The thesis consists of three independent but related essays that address different issues in education. The first two essays use data from Sweden and investigate whether student achievement is affected by (i) the importance of grades in school admission policies, or (ii) access to school resources like qualified teachers. The third essay uses data from Chile and studies whether graduating from a more selective pedagogy program affects the type of school where aspiring teachers find their first job.
Discussant is Professor Olmo Silva, London School of Economics and the Grading committee members are Associate Professor Therese Nilsson, Department of Economics, Lund University, Professor Björn Öckert, Department of Economics and IFAU, Uppsala University and Associate Professor Ida Lidegran, Department of Education, Uppsala University.

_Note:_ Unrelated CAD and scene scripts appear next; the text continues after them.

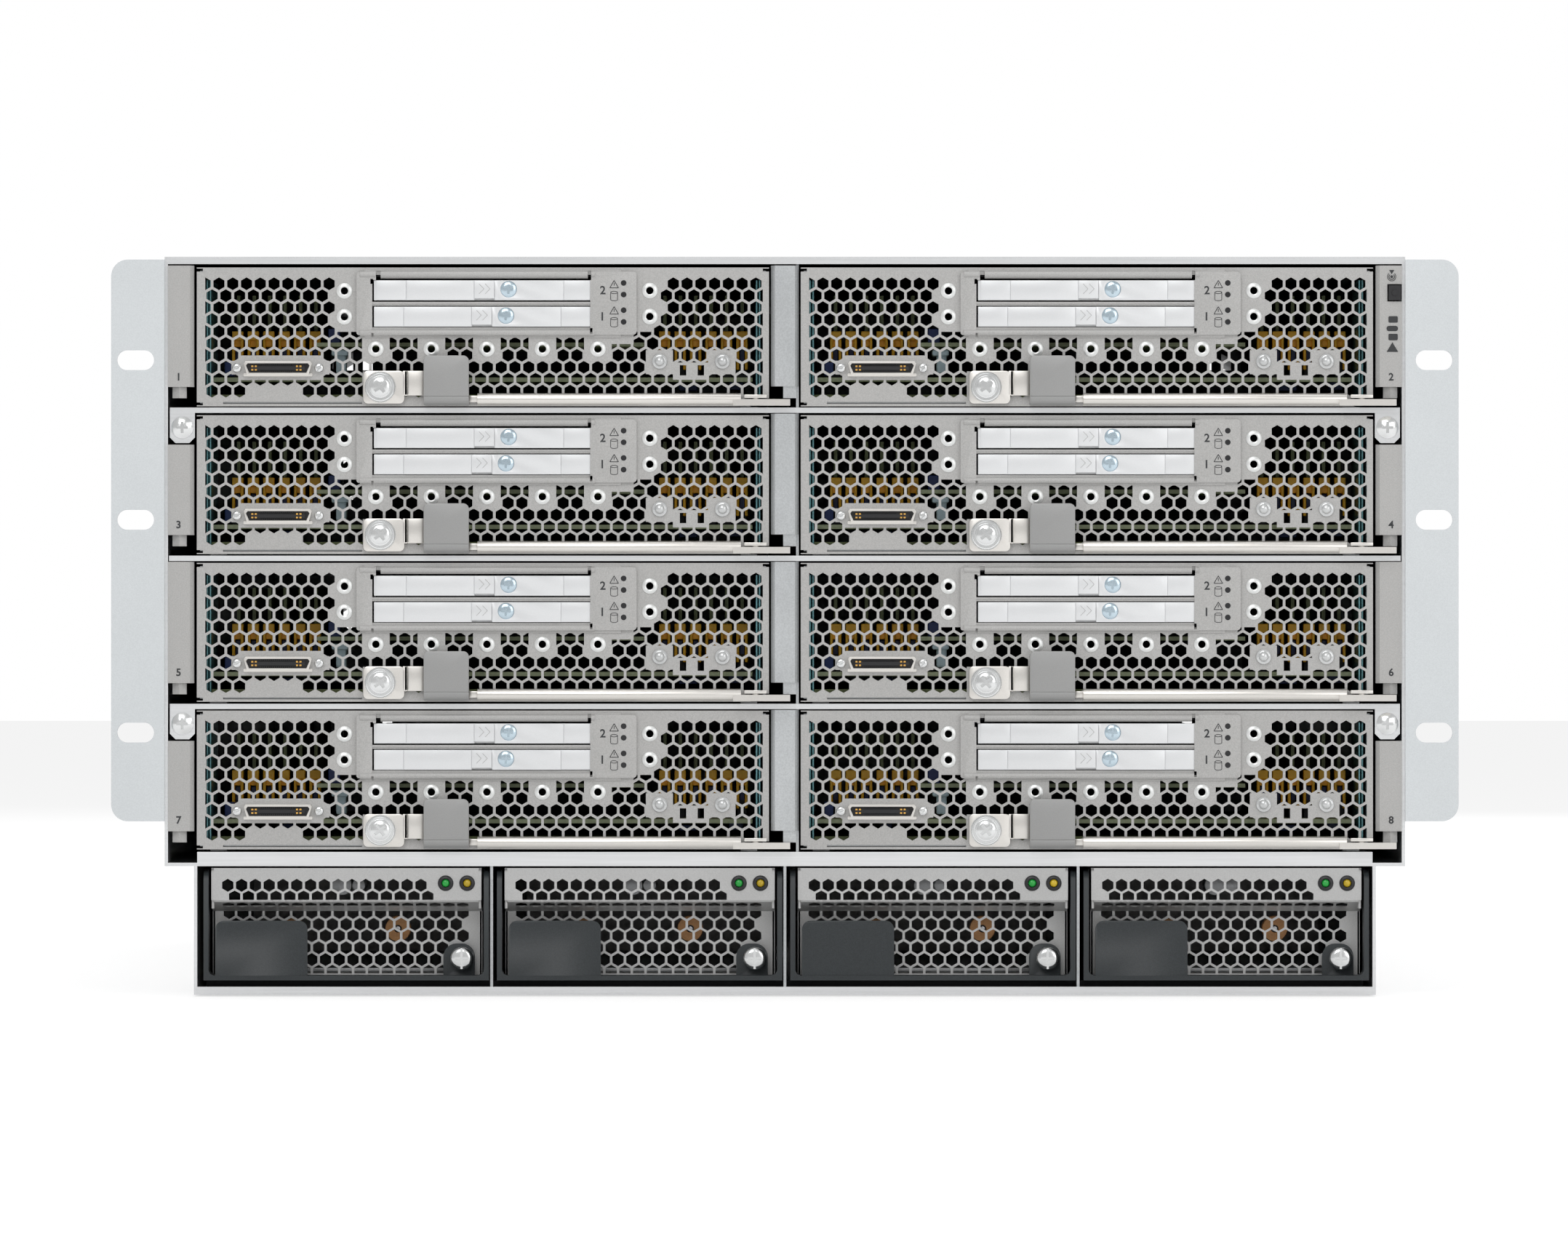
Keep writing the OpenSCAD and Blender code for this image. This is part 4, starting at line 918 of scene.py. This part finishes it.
def bladeOrigin(n, inward=True):
    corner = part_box(f"blade_{n}_case")[0] - Vector((1.1, 2, 1.1)) * mm
    corner.x += (bladePlaces["inward"] if n % 2 else -bladePlaces["inward"]) * mm * inward
    corner.z = (bladePlaces["lowest"] + bladePlaces["pitch"] * (3 - (n - 1) // 2)) * mm
    return corner


fromSheet = ("faceplate", "rings", "lamps", "connectorShell", "connectorInsert", "connectorContacts", "jackScrews")
for n in range(1, 9):
    origin = bladeOrigin(n)
    for name, (mesh, finishName, slotName, stands) in bladeMeshes.items():
        spot = bladeOrigin(n, False) if name == "leverBracket" else origin.copy()
        if name in fromSheet:
            spot.x += blade["features"] * mm
        putPiece(f"blade{n}_{name}", mesh, finishName, f"blade_{n}", spot, [f"blade_{n}_{s}" for s in stands])
    for name, (mesh, finishName, slotName, stands) in leverMeshes.items():
        putPiece(f"blade{n}_{name}", mesh, finishName, f"lever_{n}", bladeOrigin(n, False),
                 [f"blade_{n}_{s}" for s in stands])

driveShift = {1: 0.0, 2: 0.95}
sledPitch = 9.45
driveMeshes = {}
for k in (1, 2):
    s = driveShift[k]
    driveMeshes[k] = {
        "sled": (sledMesh(s), "sledSilver", "drive_carrier", True),
        "rails": (sledRailsMesh(), "moduleSheet", "drive_carrier", False),
        "drive": (driveMesh(), "moduleSheet", "drive_carrier", False),
        "screw": (sledScrewMesh(s), "blueZinc", "nickel", False),
        "chevrons": (chevronMesh(s), "psuSheet", "drive_carrier", False),
    }
for n in range(1, 9):
    for k in (1, 2):
        origin = bladeOrigin(n) + Vector((0, 0, sledPitch * (k - 1))) * mm
        for name, (mesh, finishName, slotName, stands) in driveMeshes[k].items():
            putPiece(f"blade{n}_drive{k}_{name}", mesh, finishName, f"drive_{n}_{k}", origin,
                     [f"blade_{n}_drive_{k}"] if stands else ())
print("blades are placed")


# Power supplies, from the left lower front corner of each

psu = {
    "left": 2.75, "right": 99.5, "top": 40.2, "recess": 12.0, "width": 102.2, "armWidth": 1.8,
    "pitch": 4.943, "flat": 4.05, "rows": (24.0, 19.77, 15.65, 11.35, 7.1, 2.9),
    "screw": (92.3, 7.7), "lampZ": 34.8, "discs": ((69.1, 18.1), (31.3, 17.3)), "aside": 0.5,
}
psuLamps = (("Good", 86.7, "lampGreen"), ("Fault", 94.4, "lampAmber"))


def psuFaceMesh():
    # upper face, the fold back below it, the recessed lower grille and the sides
    s = psu
    top, back = s["top"], s["recess"]
    outline = [(0, top), (0, 28.7), (0.4, 28.1), (back - 0.4, 24.9), (back, 24.5), (back, 1.0), (30, 1.0),
               (30, 2.0), (back + 1, 2.0), (back + 1, 25.4), (back + 0.2, 25.9), (1, 29.1), (1, top - 1),
               (30, top - 1), (30, top)]
    bm = bmesh.new()
    pushed(bm, [(s["left"], y, z) for y, z in outline], (s["right"] - s["left"], 0, 0))
    bmesh.ops.recalc_face_normals(bm, faces=bm.faces)
    cutter = bmesh.new()
    half = s["pitch"] / 2
    for k in range(15):
        hexPrism(cutter, 8.65 + s["pitch"] * k, 34.05, s["flat"], -1, 3)
        hexPrism(cutter, 11.1 + s["pitch"] * k, 30.0, s["flat"], -1, 3, 0.92)
    for k in range(18):                             # holes along the fold
        hexPrism(cutter, 8.65 + s["pitch"] * k, 26.95, s["flat"], -1, 12, 0.36)
    for row, z in enumerate(s["rows"]):
        for k in range(18):
            x = 8.6 + s["pitch"] * k + half * (row % 2)
            if x > (93.2 if z > 12 else 85.5):
                continue
            hexPrism(cutter, x, z, s["flat"], s["recess"] - 1, 3)
    block = bmesh.new()
    addBox(block, (0, s["recess"] - 2, 24.6), (102, 20, 30))
    addBox(block, (0, s["recess"] - 2, -3), (102, 20, 2.1))
    holes = settle(cutter, "psuHoles", cutter=joined(block), overlapping=False)
    cutter = bmesh.new()
    cutter.from_mesh(holes)
    for x in (s["left"], s["right"]):               # relief notches at the folds
        for z in (28.2, s["top"] - 0.6):
            addBox(cutter, (x - 0.9, -1, z - 0.5), (x + 0.9, 2, z + 0.5))
    for _, x, _ in psuLamps:
        addRod(cutter, (x, -1, s["lampZ"]), (x, 3, s["lampZ"]), 1.6, 20)
    return settle(bm, "psuFace", bevel=0.15, segments=1, cutter=cutter, overlapping=False)


def psuBodyMesh():
    s = psu
    bm = bmesh.new()
    for x in (s["left"], s["right"] - 1):
        addPlate(bm, [(x, 1), (x + 1, 1), (x + 1, s["top"] - 0.3), (x, s["top"] - 0.3)], s["recess"], 18)
        addPlate(bm, [(x, 25.6), (x + 1, 25.6), (x + 1, s["top"] - 0.3), (x, s["top"] - 0.3)], 1, 11.2)
    shell = bmesh.new()
    addBox(shell, (2.4, 29, 0.6), (99.8, 319.5, s["top"] - 0.6))
    hollow = bmesh.new()
    addBox(hollow, (3.4, 20, 1.6), (98.8, 318.5, s["top"] - 1.6))
    shellMesh = settle(shell, "psuShell", cutter=hollow, overlapping=False)
    bm.from_mesh(shellMesh)
    return settle(bm, "psuBody", bevel=0.2, segments=1)


def psuInsideMesh():
    bm = bmesh.new()
    for x, radius in ((48.2, 3.6), (54.3, 2.4)):    # capacitors lying behind the upper holes
        addRod(bm, (x, 34, 33.3), (x, 62, 33.3), radius, 28)
    for x, z in psu["discs"]:
        addRod(bm, (x, 15.1, z), (x, 24, z), 0.95, 16)
    addBox(bm, (5, 30, 2.2), (97, 150, 3.6))
    return softShade(settle(bm, "psuInside", bevel=0.3), 40)


def psuDiscsMesh():
    bm = bmesh.new()
    for x, z in psu["discs"]:
        addTurned(bm, (x, 0, z), [(1.4, 17), (1.4, 15.6), (4.4, 15.6), (4.6, 15.9), (4.6, 22), (1.4, 22)], 36)
    return softShade(settle(bm, "psuDiscs"), 40)


def lampRingsMesh():
    bm = bmesh.new()
    profile = [(1.55, 1.6), (1.55, -0.5), (1.9, -0.75), (2.5, -0.6), (2.8, -0.2), (2.8, 0.05), (1.6, 0.05), (1.6, 1.6)]
    for _, x, _ in psuLamps:
        addTurned(bm, (x, 0, psu["lampZ"]), profile, 32)
    return softShade(settle(bm, "lampRings"), 40)


def lampLensMesh(x):
    bm = bmesh.new()
    profile = [(0.001, -0.6), (0.8, -0.5), (1.3, -0.15), (1.5, 0.4), (1.5, 2), (0.001, 2)]
    addTurned(bm, (x, 0, psu["lampZ"]), profile, 24)
    return softShade(settle(bm, "lens"), 50)


def psuHandleMesh():
    # two arms, the bar along the foot, the wide tab and the screw's round bracket
    s = psu
    bm = bmesh.new()
    for x in (0.0, s["width"] - s["armWidth"]):
        arm = [(-1, 0), (11, 0), (11, 6), (10.5, 33), (9, 38.6), (5.5, 39.6), (1, 38.6), (-1, 36)]
        pushed(bm, [(x, y, z) for y, z in arm], (s["armWidth"], 0, 0))
    bmesh.ops.recalc_face_normals(bm, faces=bm.faces)
    addBox(bm, (0, -1, 0), (s["width"], 11, 1.7))
    for x, turn in ((1.7, 1), (100.5, -1)):         # fillets where the arms meet the bar
        fillet = [(x, 1.6), (x + turn * 2.2, 1.6), (x + turn * 0.7, 2.3), (x, 3.8)]
        addPlate(bm, fillet[::turn], -1, 12)
    solid = joined(bm)
    tab = bmesh.new()
    addPlate(tab, roundedOutline((4.2, -3), (37.2, 21.35), 3.0), -0.6, 1.6)
    addPlate(tab, roundedOutline((85.7, -6), (97.0, 13.0), 4.6), 6.4, 1.6)
    trim = bmesh.new()
    addBox(trim, (0, -5, -9), (103, 20, 0.2))
    plates = settle(tab, "plates", cutter=trim, overlapping=False)
    bm = bmesh.new()
    bm.from_mesh(solid)
    bm.from_mesh(plates)
    return softShade(settle(bm, "psuHandle", bevel=0.45, segments=3), 40)


def psuScrewMesh():
    x, z = psu["screw"]
    bm = bmesh.new()
    addTurned(bm, (x, 0, z), [(0.001, 2.4), (2.6, 2.5), (3.7, 3.0), (4.15, 3.9), (4.15, 6.4), (0.001, 6.4)], 40)
    addRod(bm, (x, 6.3, z), (x, 11, z), 2.2, 20)
    cutter = bmesh.new()
    crossRecess(cutter, (x, z), 4.4, 0.95, 1, 2.6, 0)
    addBox(cutter, (x - 0.4, 1, z - 5), (x + 0.4, 3.1, z + 5))
    return softShade(settle(bm, "psuScrew", cutter=joined(cutter)), 40)


psuMeshes = {
    "face": (psuFaceMesh(), "psuSheet", "psu_metal", True),
    "body": (psuBodyMesh(), "psuSheet", "psu_metal", False),
    "inside": (psuInsideMesh(), "moduleSheet", "psu_metal", False),
    "discs": (psuDiscsMesh(), "coilBrown", "psu_metal", False),
    "lampRings": (lampRingsMesh(), "blackMould", "black_plastic", False),
}
for which, x, finishName in psuLamps:
    psuMeshes["lamp" + which] = (lampLensMesh(x), finishName, "nickel", False)
handleMeshes = {
    "handle": (psuHandleMesh(), "slatePaint", "slate_paint", True),
    "screw": (psuScrewMesh(), "screwSteel", "nickel", False),
}
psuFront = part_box("psu_1_handle")[0].y + 1.0 * mm    # the handles' bars stand 1 mm before the faces
for n in range(1, 5):
    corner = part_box(f"psu_{n}_handle")[0]
    origin = Vector((corner.x + psu["aside"] * mm, psuFront, corner.z))
    groups = ((psuMeshes, f"psu_{n}", f"psu_{n}"), (handleMeshes, f"psu_handle_{n}", f"psu_{n}_handle"))
    for meshes, body, node in groups:
        for name, (mesh, finishName, slotName, stands) in meshes.items():
            putPiece(f"psu{n}_{name}", mesh, finishName, body, origin, [node] if stands else ())
print("power supplies are placed")



def floorStripMesh():
    # painted shadow: a dark strip standing for the shade on the chassis floor under the power supplies' fronts
    bm = bmesh.new()
    addBox(bm, (-208, 14.6, 2.5), (208, 15.6, 4.85))
    return settle(bm, "paintedShadowStrip", bevel=0.2)


putPiece("paintedShadowStrip", floorStripMesh(), "blackAndPaintedShade", "chassis", Vector((0, psuFront, 0)))


# Plain numbers and icons beside the bays

marks = {
    "numberX": 217.2, "numberHeight": 2.6, "aboveFoot": 10.4, "windowX": 217.9, "iconX": 217.6,
    "windows": (241.9, 235.6), "wave": 238.65, "warning": 230.3, "beacon": (217.4, 257.2),
}


def plateMarksMesh():
    # slot numbers, and on the top right-hand plate a beacon, two windows, a wave and a triangle
    s = marks
    bm = bmesh.new()
    for n in range(1, 9):
        side = -1 if n % 2 else 1
        foot = bladePlaces["lowest"] + bladePlaces["pitch"] * (3 - (n - 1) // 2)
        withMesh(bm, numberMesh(str(n), s["numberHeight"]), (side * s["numberX"], 0, foot + s["aboveFoot"]))
    shapes = [(s["windowX"], z, 3.3, 2.3, 0.4) for z in s["windows"]] + [(s["iconX"], s["wave"], 4.1, 1.9, 0.9)]
    for x, z, w, h, radius in shapes:
        addPlate(bm, roundedOutline((x - w / 2, z - h / 2), (x + w / 2, z + h / 2), radius), -0.1, 0.3)
    addPlate(bm, [(215.6, s["warning"]), (219.7, s["warning"]), (217.65, s["warning"] + 3.4)], -0.1, 0.3)
    x, z = s["beacon"]
    addPlate(bm, [(x - 0.9, z + 2.4), (x, z + 0.9), (x + 0.9, z + 2.4)], -0.1, 0.3)
    addRod(bm, (x, -0.1, z), (x, 0.2, z), 0.5, 20)
    for inner, outer in ((0.85, 1.1), (1.4, 1.6)):      # arcs of the beacon
        for k in range(24):
            a, b = radians(130 + 280 * k / 24), radians(130 + 280 * (k + 1) / 24)
            corners = ((inner, a), (outer, a), (outer, b), (inner, b))
            addPlate(bm, [(x + q * cos(t), z + q * sin(t)) for q, t in corners], -0.1, 0.3)
    mesh = bpy.data.meshes.new("plateMarks")
    bm.to_mesh(mesh)
    bm.free()
    return mesh


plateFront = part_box("slot_plates")[0].y - 0.08 * mm
putPiece("slotNumbers", plateMarksMesh(), "ink", "chassis", Vector((0, plateFront, 0)))
print("plates are marked")


# CAD nodes that keep their shape

cadFinish = {
    "chassis_shell": "brightZinc", "top_cover": "brightZinc", "rack_ears": "earPaint", "shelves": "brightZinc",
    "dividers": "zincPost", "slot_plates": "facePaint", "chassis_screws": "screwSteel", "midplane": "boardOlive",
    "fan_modules": "blackMould", "io_modules": "moduleSheet", "power_inlets": "blackMould",
    "locator_button": "blackMould",
}
for name, finishName in cadFinish.items():
    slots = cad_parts[name].data.materials
    if len(slots):
        for i in range(len(slots)):
            slots[i] = finish[finishName]
    else:
        slots.append(finish[finishName])
print("chassis finishes are assigned")
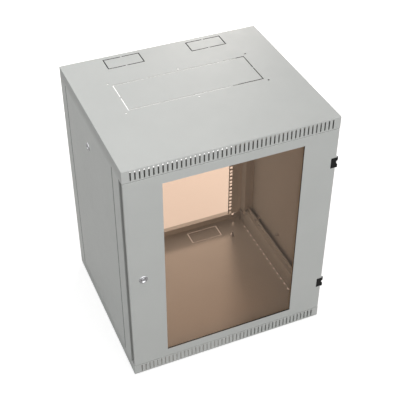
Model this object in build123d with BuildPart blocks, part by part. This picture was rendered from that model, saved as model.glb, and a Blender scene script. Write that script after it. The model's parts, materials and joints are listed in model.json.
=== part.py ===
from build123d import *
import os

os.makedirs("parts", exist_ok=True)

# Wall mount rack cabinet, in millimetres. X runs to the right, Y into the cabinet
# and Z up. The origin is the centre of the underside.

# Outer size
width = 600.0
depth = 520.0
height = 744.0
half_width = width / 2
half_depth = depth / 2

# Sheet metal
sheet = 1.5
thin_sheet = 1.2
outer_bend = 2.0

# Rack standard
rack_units = 15
unit_height = 44.45
unit_hole_offset = 15.875
rack_hole_spacing = 465.1
rack_hole = 9.5
rack_clear_width = 450.0
rack_base = (height - rack_units * unit_height) / 2
rack_top = rack_base + rack_units * unit_height

# Top and bottom trays
tray_height = 36.0
front_lip = 31.0
rear_lip = 16.0
vent_count = 47
vent_pitch = 12.04
vent_width = 4.0
vent_length = 28.0
vent_from_face = 18.8
knockout_cut = 3.0
fan_plate_cut = 3.0
tab_width = 5.0
knockout_size = (108.0, 52.0)
knockout_x = 125.0
knockout_y = 217.5
fan_plate_size = (391.0, 130.0)
fan_plate_y = 45.0
fan_tab_x = 100.0
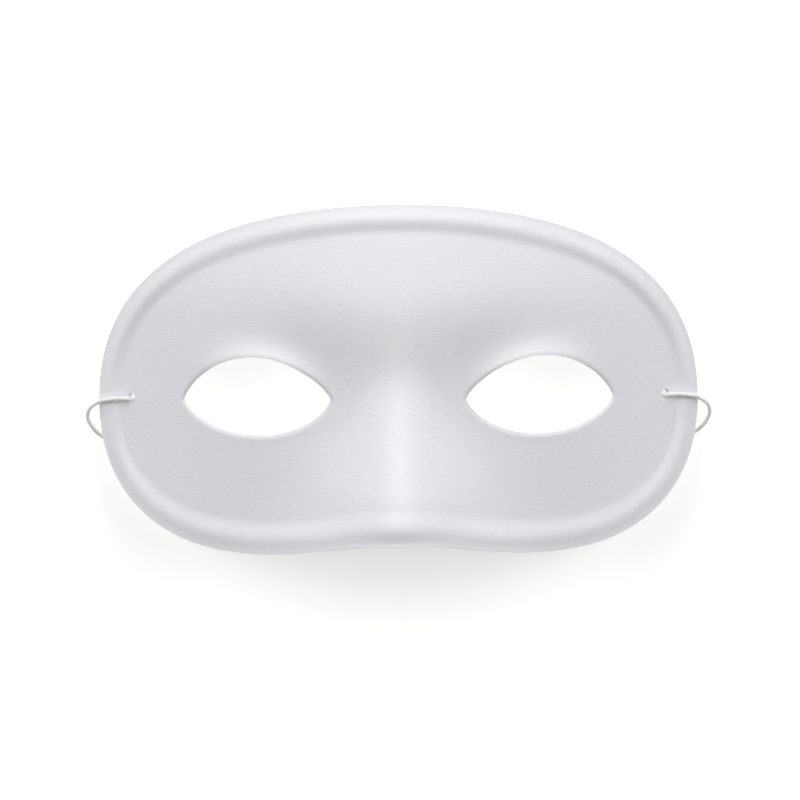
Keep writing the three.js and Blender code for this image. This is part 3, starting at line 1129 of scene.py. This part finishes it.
class EYEMASK_OT_set_stage(Operator):
    """Sets up the camera, the soft lights and the pale floor"""

    bl_idname = "eyemask.set_stage"
    bl_label = "Set Stage"

    def execute(self, context):
        mask = context.scene.eye_mask
        add_camera(mask)
        add_world()
        for light in SOFT_LIGHTS:
            add_soft_light(*light)
        add_floor()
        context.scene.view_settings.view_transform = "Standard"
        return {"FINISHED"}


class EYEMASK_OT_tie_elastic(Operator):
    """Ties the elastic through both holes and lays it beneath the mask"""

    bl_idname = "eyemask.tie_elastic"
    bl_label = "Tie Elastic"

    def execute(self, context):
        mask = context.scene.eye_mask
        sizes = mask.elastic
        material = elastic_material(mask)
        points = elastic_points()
        cord = round_tube("round_elastic", points, sizes.diameter / 2, CORD_STEPS)
        cord.data.materials.append(material)
        knots = [overhand_knot(side, sizes, material) for side in (-1, 1)]
        for knot, node in zip(knots, ("elastic_knot_left", "elastic_knot_right")):
            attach(knot, "root")
            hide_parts(node)
        line = curve_points(points, CORD_STEPS)
        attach(cord, "root")
        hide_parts("elastic_tie_left", "elastic_run", "elastic_tie_right")
        return {"FINISHED"}


class EYEMASK_OT_mould_shell(Operator):
    """Moulds the cloth-covered shell with its rolled rim and eye holes"""

    bl_idname = "eyemask.mould_shell"
    bl_label = "Mould Shell"

    def execute(self, context):
        shell = model_shell(context.scene.eye_mask)
        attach(shell, "root")
        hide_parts("mask_shell")
        return {"FINISHED"}


class EYEMASK_PT_sidebar(Panel):
    """Lists the steps that make the mask, and its sizes"""

    bl_label = "Eye Mask"
    bl_idname = "EYEMASK_PT_sidebar"
    bl_space_type = "VIEW_3D"
    bl_region_type = "UI"
    bl_category = "Eye Mask"

    def draw(self, context):
        mask = context.scene.eye_mask
        for operator in OPERATORS:
            self.layout.operator(operator.bl_idname)
        for part in (mask.edge, mask.elastic, mask.colours, mask.stage):
            box = self.layout.box()
            for name in part.__annotations__:
                box.prop(part, name)


SETTINGS = (
    OutlineSizes, EyeHoleSizes, BumpSizes, ReliefSizes, EdgeSizes, RestSizes, ElasticSizes,
    FinishColours, StageSizes, EyeMaskSettings,
)
OPERATORS = (EYEMASK_OT_set_stage, EYEMASK_OT_tie_elastic, EYEMASK_OT_mould_shell)


def register():
    for part in (*SETTINGS, *OPERATORS, EYEMASK_PT_sidebar):
        bpy.utils.register_class(part)
    bpy.types.Scene.eye_mask = PointerProperty(type=EyeMaskSettings)


def unregister():
    del bpy.types.Scene.eye_mask
    for part in reversed((*SETTINGS, *OPERATORS, EYEMASK_PT_sidebar)):
        bpy.utils.unregister_class(part)


def main():
    register()
    set_bumps(bpy.context.scene.eye_mask.relief)
    bpy.ops.eyemask.set_stage()
    bpy.ops.eyemask.tie_elastic()
    bpy.ops.eyemask.mould_shell()


if __name__ == "__main__":
    main()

Advisors are Accosciate Professor Helena Holmlund, IFAU and Professor Peter Fredriksson, Department of Economics, Uppsala University.
Essay I. Educational interventions that increase the quality or quantity of school resources may have a limited impact on student achievement if students lack sufficient effort or motivation. A more effective way of raising achievement could be incentivizing students to perform well in school. In this paper, I study whether students respond to non-financial incentives for higher grades, exploiting a reform in Stockholm that made compulsory school grades the sole criteria for admission to high school. Using a difference-in-differences design, I find that the reform increased students’ grade point average in compulsory school by 10% of a standard deviation on average. Estimates of the unconditional quantile treatment effects show that the largest shifts occurred just above the middle of the grade distribution, where the performance incentives were strongest. I perform a variety of checks to support the hypothesis that these effects were driven by changes in student effort rather than changes in school grading practices. My findings suggest that behavioral responses from students drive the results. Thus, strengthening the performance incentives implicit in the design of the education system can have a positive effect on student achievement.
Essay II. This paper studies a large-scale educational expansion to evaluate whether shocks to school inputs have an impact on the academic achievement of adult education students. I analyze the spillover effects of a Swedish policy that temporarily doubled enrollment in adult education, thus putting considerable strain on school resources. Because the intervention targeted individuals age 25 and over, my analysis focuses on individuals under age 25 to mitigate concerns that changes in student composition drive my findings. First, I establish that students in regions subject to larger enrollment shocks also experienced stronger negative shocks to school inputs like teacher credentials and per-pupil expenditure. Then, I show that the stronger negative shocks to school inputs coincided with steeper declines in course completion. Taken together, the two sets of results suggest a causal link between school inputs and course dropout.
Essay III. Teachers with stronger academic credentials tend to work in schools with students from more advantaged backgrounds. This paper contributes to an emerging literature on the mechanisms that drive these sorting patterns. With register data covering all college graduates and teachers in Chile between 2007 and 2020, I examine whether earning a more selective teaching degree has a causal effect on the type of schools where graduates teach at the start of their career. For identification, I exploit a college placement mechanism that generates hundreds of admission cutoffs around which access to more selective teaching programs is essentially random. Using the variation around these cutoffs in a regression discontinuity design, I find suggestive evidence that graduating from a more selective teacher program has an effect on teachers' initial job placements. In particular, it increases the probability of working in more urbanized areas and in publicly-subsidized private schools.